Started the day with a run through the early morning streets of Lille. This city seems to wake up late because it was still nice and quiet well after sunrise. Followed by a valiant attempt to sample everything on the buffet breakfast. I’ll know where to focus my attention tomorrow.
The first day of the International Conference on Machine Learning (ICML 2015) in Lille consisted of tutorials in two parallel streams. Evidently the organisers are not aware of my limited attention span because these tutorials each had nominal durations of longer than 2 hours, punctuated by a break in the middle.
Below are my notes from the tutorials. Most of the material discussed in these talks lies outside my field of expertise. So my understanding may well be flawed. Caveat emptor. I would appreciate feedback on anything that I have got horrendously wrong.
Natural Language Understanding: Foundations and State-of-the-Art (Percy Liang)
Natural Language Understanding (NLU) is not the same as Natural Language Processing (NLP). It’s more specific, referring to the actual comprehension of and extraction of meaning from language. Understanding is a more difficult problem than simply processing since it has to deal with vagueness (incomplete information), uncertainty and ambiguity. Percy Liang made reference to the Turing Test, implying that if a computer were to succeed in passing this test then it would need to be capable of understanding language (as opposed to simply processing it). Siri and Google Now were cited as examples of current systems which have implemented a form of NLU.
The first step towards NLU is choosing an internal representation for the language data. There are a number of options, including
- word vectors (just a “bag of words”) or phrase vectors; and
- dependency parse trees.
Once you’ve wrestled the data into the machine, the fun can begin. Percy described an analytical hierarchy, with syntax at the lowest level and pragmatics at the highest level.

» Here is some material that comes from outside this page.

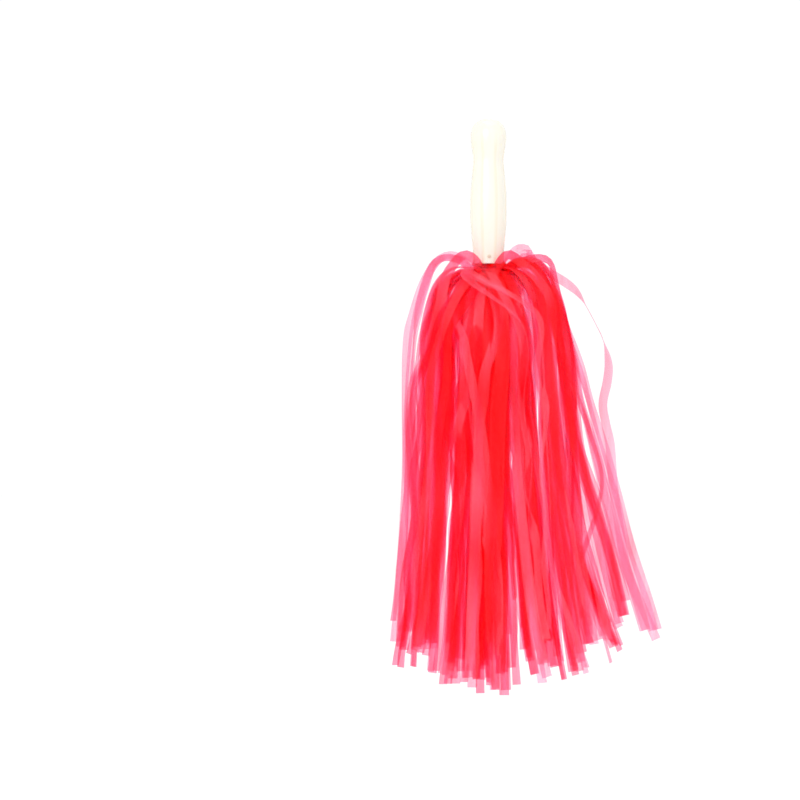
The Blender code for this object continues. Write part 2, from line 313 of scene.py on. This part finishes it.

Syntax determines the structure of sentences. A large proportion of syntactic structure is extracted while constructing a dependency parse tree. However, as Percy pointed out, even then syntax can be fraught with ambiguity. He cited the following sentence as an example:
I ate some dessert with a fork.
This can have two interpretations depending on whether you regard “some dessert” or “some dessert with a fork” to be the subject of the sentence.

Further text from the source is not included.